In particular, his experience in both telecoms and financial services put him in a good position to help MTN play in two industries that are rapidly converging, especially in emerging markets, they say.
“Shuter’s banking background, in conjunction with his telecoms and general financial experience, should make him the right person for the job,” said Dobek Pater, MD at specialist IT, telecoms and media consultancy Africa Analysis.
“Apart from driving expansion into financial services at MTN, he may also prove to be the right person for further expansion through acquisitions,” Pater said.
“MTN has indicated in the past that it is considering further acquisitions in the telecoms space, although this could be expanded into the IT services space, and possibly the financial sector, depending on specific market regulations.”
Pater said financial services is “almost a natural area of expansion” for mobile communications companies in light of their large subscriber bases and the fact that technology is turning the mobile device into a payment mechanism.
“Increasingly, we will head in the direction of e-wallet payments, where the mobile device will replace the debit or credit card as a payment tool,” he explained.
Apart from mobile money and payment solutions, MTN could also expand into insurance products, where Vodacom is already enjoying some success, and in time into other financial products, too, Pater said.
Vodacom’s failure with M-Pesa in South Africa should not detract from the opportunity available in mobile financial services elsewhere in Africa. (MTN South Africa’s own mobile payments platform, launched with Standard Bank, has also not lived up to expectations.)
“The reason mobile money products have not worked well in South Africa is due mainly to the diversity of payment mechanisms available and greater access to ‘mainstream’ financial products by individuals and businesses (unlike in many other markets in Africa), so there is greater financial inclusiveness,” Pater said. “However, I think that e-wallet solutions will change this in future.”
Many of the markets in which MTN operates, especially in Africa, are not as advanced as South Africa, he added.
Tim Parle, senior telecoms consultant at BMI-TechKnowledge, said Shuter possesses an “excellent blend of experience both within a mobile network operator and outside of one”.
“[Vodacom Group CEO] Shameel Joosub is also a chartered accountant with experience within a European network operator (Vodafone Spain), so at face value they are cut from similar cloth,” Parle said.
“South Africa is closely aligned to European telecoms in terms of standards, business approaches and products, but there always remains room for African innovation and flavour.”
Although MTN has not been as successful as Vodafone with M-Pesa – it was launched in Kenya to huge success and has also taken off under Vodacom’s watch in Tanzania – the group has established solid mobile banking and payments businesses in some of its markets, he said.

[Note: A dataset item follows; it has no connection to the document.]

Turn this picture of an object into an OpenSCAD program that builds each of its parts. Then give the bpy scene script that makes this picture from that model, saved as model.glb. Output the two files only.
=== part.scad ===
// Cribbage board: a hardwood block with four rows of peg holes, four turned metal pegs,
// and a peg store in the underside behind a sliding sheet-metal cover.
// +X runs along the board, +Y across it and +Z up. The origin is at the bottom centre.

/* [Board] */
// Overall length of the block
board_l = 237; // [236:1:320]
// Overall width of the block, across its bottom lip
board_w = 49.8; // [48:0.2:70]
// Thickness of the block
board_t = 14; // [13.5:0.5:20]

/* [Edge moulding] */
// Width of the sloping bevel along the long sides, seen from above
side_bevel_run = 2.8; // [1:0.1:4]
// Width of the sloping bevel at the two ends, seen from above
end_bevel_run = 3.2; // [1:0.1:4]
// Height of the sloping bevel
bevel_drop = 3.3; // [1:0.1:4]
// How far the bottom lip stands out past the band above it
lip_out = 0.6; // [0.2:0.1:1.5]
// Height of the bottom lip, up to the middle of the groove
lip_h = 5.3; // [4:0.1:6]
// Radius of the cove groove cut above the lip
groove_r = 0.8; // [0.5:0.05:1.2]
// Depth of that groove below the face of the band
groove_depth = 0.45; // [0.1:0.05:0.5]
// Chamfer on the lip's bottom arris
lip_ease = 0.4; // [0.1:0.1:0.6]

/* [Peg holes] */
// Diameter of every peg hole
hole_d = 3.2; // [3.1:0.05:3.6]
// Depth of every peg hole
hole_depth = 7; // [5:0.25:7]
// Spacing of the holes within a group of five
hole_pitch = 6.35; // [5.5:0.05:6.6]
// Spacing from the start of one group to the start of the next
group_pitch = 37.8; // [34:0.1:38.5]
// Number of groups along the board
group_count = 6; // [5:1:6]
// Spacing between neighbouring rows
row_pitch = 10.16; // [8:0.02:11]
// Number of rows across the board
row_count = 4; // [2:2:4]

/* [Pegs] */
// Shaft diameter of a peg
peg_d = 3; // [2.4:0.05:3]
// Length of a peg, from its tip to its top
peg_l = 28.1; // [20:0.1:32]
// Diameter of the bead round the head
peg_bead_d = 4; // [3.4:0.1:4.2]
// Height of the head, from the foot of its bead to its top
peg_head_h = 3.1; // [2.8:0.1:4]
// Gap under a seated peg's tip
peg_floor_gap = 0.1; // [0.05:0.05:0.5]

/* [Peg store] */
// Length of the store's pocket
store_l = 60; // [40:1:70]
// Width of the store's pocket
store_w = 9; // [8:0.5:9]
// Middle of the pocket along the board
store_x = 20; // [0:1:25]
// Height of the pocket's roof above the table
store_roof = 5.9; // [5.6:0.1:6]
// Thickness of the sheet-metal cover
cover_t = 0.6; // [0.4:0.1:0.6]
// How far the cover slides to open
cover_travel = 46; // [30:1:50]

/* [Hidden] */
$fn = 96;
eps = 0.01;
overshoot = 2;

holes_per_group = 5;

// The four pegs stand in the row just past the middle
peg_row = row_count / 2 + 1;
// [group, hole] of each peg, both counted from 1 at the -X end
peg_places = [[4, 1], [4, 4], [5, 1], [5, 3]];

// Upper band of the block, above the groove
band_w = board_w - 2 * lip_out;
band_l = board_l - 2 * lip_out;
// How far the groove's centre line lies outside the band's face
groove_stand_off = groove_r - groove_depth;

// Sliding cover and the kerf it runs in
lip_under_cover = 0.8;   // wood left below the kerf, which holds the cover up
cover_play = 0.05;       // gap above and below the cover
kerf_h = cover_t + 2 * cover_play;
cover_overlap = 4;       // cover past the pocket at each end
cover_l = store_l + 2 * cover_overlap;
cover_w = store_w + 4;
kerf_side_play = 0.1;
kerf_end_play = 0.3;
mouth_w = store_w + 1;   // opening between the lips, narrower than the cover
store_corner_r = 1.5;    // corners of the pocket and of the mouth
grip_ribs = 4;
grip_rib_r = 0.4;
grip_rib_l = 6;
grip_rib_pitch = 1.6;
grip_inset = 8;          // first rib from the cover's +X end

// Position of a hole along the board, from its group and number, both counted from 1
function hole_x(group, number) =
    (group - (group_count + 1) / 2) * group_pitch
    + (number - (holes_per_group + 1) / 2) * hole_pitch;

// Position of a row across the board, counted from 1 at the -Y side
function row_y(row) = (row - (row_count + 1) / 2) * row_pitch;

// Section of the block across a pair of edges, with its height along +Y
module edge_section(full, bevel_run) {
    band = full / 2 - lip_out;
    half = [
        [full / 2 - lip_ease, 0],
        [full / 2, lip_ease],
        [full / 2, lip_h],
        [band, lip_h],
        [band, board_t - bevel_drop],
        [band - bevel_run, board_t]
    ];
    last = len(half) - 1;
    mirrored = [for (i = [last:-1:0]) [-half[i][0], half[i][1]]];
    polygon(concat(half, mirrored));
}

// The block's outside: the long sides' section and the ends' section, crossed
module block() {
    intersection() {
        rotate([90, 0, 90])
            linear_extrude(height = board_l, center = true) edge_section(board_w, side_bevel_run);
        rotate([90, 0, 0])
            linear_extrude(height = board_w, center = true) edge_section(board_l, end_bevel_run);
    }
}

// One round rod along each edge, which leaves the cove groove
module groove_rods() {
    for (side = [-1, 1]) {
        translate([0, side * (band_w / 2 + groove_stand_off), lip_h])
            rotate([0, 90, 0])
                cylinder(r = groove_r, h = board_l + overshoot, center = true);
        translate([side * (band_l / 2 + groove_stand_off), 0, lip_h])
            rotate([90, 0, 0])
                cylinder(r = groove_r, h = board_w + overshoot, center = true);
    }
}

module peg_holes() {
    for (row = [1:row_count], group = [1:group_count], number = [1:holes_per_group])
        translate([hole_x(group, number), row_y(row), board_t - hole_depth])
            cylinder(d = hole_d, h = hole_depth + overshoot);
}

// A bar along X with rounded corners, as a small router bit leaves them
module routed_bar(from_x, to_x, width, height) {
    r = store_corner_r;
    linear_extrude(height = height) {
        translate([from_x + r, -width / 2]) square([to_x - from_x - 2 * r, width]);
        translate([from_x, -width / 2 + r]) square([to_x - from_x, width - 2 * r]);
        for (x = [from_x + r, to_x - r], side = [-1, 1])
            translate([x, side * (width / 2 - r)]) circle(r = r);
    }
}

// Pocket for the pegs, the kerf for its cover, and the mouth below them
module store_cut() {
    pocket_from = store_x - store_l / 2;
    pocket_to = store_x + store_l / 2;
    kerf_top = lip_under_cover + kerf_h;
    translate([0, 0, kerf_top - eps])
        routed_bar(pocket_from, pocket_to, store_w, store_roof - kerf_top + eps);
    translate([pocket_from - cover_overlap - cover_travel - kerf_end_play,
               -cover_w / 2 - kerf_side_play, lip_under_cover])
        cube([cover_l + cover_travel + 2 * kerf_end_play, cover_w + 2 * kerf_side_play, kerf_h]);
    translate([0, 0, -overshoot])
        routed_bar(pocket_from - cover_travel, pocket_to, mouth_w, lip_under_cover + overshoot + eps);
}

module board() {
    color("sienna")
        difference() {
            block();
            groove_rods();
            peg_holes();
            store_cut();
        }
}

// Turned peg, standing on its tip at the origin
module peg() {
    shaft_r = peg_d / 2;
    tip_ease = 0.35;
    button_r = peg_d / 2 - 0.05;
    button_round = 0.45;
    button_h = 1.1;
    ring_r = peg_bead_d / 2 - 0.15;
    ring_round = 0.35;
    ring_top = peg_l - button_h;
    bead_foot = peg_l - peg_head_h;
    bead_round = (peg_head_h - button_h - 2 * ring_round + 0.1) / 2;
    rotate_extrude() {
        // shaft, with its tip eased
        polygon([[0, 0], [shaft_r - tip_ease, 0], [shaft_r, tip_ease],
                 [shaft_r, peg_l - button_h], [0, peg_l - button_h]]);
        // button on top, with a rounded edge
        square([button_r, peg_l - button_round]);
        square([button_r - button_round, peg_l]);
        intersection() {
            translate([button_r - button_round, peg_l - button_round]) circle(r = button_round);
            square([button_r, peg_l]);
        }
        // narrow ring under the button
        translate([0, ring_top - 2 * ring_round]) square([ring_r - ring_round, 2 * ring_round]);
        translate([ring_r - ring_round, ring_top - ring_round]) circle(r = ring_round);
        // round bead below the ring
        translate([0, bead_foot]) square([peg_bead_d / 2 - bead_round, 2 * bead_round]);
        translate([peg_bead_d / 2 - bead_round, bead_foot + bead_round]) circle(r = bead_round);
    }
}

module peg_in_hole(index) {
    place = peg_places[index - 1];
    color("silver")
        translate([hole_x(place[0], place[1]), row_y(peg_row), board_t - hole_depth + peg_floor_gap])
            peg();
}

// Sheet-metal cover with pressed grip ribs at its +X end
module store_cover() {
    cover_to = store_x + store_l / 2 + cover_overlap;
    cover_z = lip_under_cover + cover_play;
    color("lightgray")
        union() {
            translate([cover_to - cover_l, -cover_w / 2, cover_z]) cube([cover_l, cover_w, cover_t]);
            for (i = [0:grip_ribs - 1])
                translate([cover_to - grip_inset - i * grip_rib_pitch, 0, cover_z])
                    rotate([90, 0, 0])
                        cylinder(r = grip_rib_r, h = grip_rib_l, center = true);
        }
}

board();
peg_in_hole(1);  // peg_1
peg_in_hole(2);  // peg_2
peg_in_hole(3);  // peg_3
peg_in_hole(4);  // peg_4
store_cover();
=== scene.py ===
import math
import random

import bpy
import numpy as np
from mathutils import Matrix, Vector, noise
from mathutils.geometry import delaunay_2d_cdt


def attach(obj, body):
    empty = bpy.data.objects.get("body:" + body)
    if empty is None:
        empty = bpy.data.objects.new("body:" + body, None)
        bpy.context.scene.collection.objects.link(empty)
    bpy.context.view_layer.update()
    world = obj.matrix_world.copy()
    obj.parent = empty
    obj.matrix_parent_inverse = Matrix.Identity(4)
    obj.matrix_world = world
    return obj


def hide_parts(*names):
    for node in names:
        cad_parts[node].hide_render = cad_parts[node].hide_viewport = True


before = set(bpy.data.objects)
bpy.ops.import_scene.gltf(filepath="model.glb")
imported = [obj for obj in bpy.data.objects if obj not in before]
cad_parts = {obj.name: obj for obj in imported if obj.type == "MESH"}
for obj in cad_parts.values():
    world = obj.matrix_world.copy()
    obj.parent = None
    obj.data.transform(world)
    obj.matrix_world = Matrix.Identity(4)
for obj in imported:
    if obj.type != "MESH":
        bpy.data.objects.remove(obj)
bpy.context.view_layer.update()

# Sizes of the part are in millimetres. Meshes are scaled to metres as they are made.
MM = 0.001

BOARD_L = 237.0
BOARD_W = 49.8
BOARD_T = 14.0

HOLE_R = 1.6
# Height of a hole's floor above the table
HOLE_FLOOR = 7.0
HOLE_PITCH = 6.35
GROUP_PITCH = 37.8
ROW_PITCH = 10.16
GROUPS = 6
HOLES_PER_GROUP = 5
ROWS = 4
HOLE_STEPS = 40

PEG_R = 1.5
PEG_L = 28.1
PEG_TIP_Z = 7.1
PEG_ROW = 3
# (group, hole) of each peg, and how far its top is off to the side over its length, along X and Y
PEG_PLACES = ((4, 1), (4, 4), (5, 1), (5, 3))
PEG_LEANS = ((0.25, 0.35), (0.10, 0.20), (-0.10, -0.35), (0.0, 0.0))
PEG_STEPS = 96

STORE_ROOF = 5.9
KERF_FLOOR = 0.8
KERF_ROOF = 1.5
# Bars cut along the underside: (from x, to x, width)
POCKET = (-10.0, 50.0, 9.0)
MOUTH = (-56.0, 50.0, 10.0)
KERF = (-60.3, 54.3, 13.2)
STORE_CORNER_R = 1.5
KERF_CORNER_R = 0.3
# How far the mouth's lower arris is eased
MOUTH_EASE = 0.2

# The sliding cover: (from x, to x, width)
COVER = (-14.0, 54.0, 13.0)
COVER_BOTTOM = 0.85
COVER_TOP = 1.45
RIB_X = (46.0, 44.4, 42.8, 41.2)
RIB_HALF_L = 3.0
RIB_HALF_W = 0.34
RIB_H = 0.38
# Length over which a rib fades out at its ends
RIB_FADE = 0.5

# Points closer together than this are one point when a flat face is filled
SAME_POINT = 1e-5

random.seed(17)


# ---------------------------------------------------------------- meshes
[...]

Parle echoed Pater’s view that South Africa is a much tougher nut to crack when it comes to mobile financial services.
“The latest Amps figures … show that 65% of South African adults aged 15+ personally have some banking product,” he said. “According to the World Bank, in the rest of sub-Saharan Africa, just 34% of adults had an account in 2014 – although that was up from 24% in 2011.”
But financial services is not the only big growth opportunity that Shuter will have to pursue, Parle said. “There are other battlegrounds such as connectivity and content that cannot be ignored,” he said.

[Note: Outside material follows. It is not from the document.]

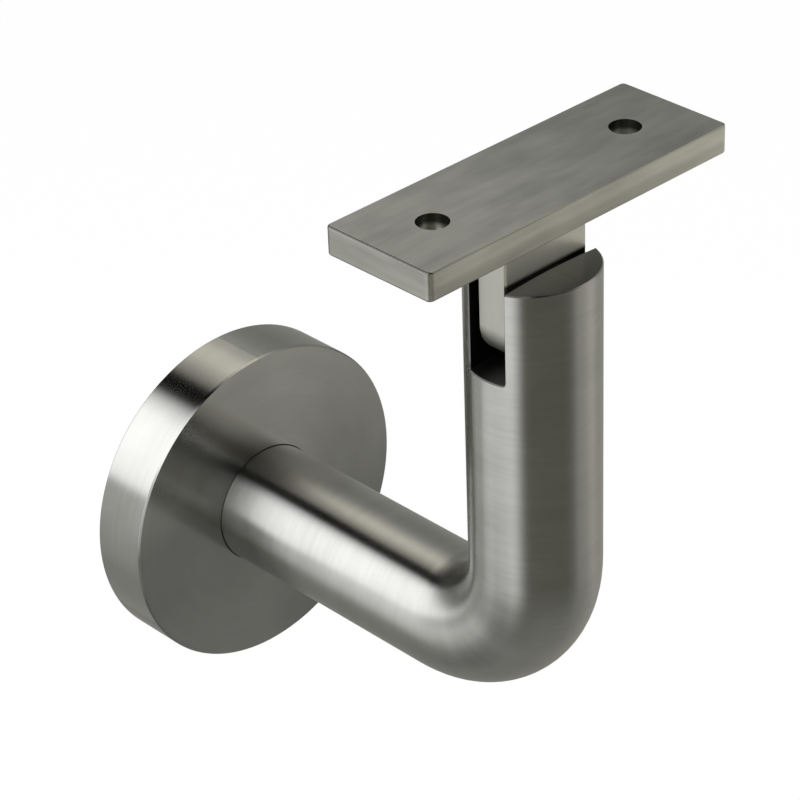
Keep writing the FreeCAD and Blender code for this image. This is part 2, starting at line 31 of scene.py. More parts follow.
# Sizes that the surface patterns follow, from the frame where a piece gives them. The arm lies along Y
# at height 0, the limb stands on the end of its bend, and the saddle lies across the limb along X.
arm_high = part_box("bracket_arm")[1]
washer_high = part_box("washer_wall_side")[1]
saddle_low, saddle_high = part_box("saddle_plate")
LIMB_Y = (saddle_low[1] + saddle_high[1]) / 2
BEND_RADIUS = 20 * MM
BEND_CENTRE_Y = LIMB_Y + BEND_RADIUS
BEND_CENTRE_Z = BEND_RADIUS
SLOT_HALF = washer_high[1] - LIMB_Y + 0.02 * MM
SLOT_FLOOR_Z = 58.1 * MM
LIMB_CROWN_Z = arm_high[2] - 0.8 * MM
BLADE_GAP_Z = arm_high[2] - 0.2 * MM
SADDLE_TOP_Z = saddle_high[2]
RAIL_HOLE_X = 21 * MM
RAIL_HOLE_REACH = 2.8 * MM

# A surface looks along an axis where that part of its direction is above SQUARE_ON. Where it is below
# FLAT_FACING on every axis, it is a rounded edge or corner.
SQUARE_ON = 0.7
FLAT_FACING = 0.97

# Steels
STEEL = (0.52, 0.52, 0.505)
SADDLE_STEEL = (0.558, 0.557, 0.51)
BLADE_STEEL = (0.522, 0.518, 0.472)
PLAIN_STEEL = (0.53, 0.53, 0.51)
SCREW_STEEL = (0.56, 0.56, 0.54)
GRAIN_DARKEST = 0.8
GRAIN_LIGHTEST = 1.2
GLOSS_UNEVENNESS = 0.05
DULL_ROUGHER = 0.35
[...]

Pater said Shuter’s financial expertise could also be brought to bear on mergers and acquisitions, an area where former CEO Sifiso Dabengwa – who quit last November amid the record-breaking regulatory fine in Nigeria — was seen as relatively weak.

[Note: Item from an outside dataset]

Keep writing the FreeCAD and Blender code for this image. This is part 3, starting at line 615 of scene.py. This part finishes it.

“Being a financial boffin does not necessarily mean that you are a deal maker, however, as was in the case of [interim executive chairman and former CEO] Phuthuma Nhleko, but I think Shuter may be better suited to driving M&A in the company than Dabengwa was,” Pater said.
Arthur Goldstuck, MD of World Wide Worx, said Shuter’s background in banking “certainly helps” with MTN’s aspirations in financial services.
But, he said, the decision to headhunt him probably has more to do with his experience in running multiple markets for a large operator.
“That is probably the biggest thing he brings to MTN. The fact that he has financial services experience ticks a few extra boxes.”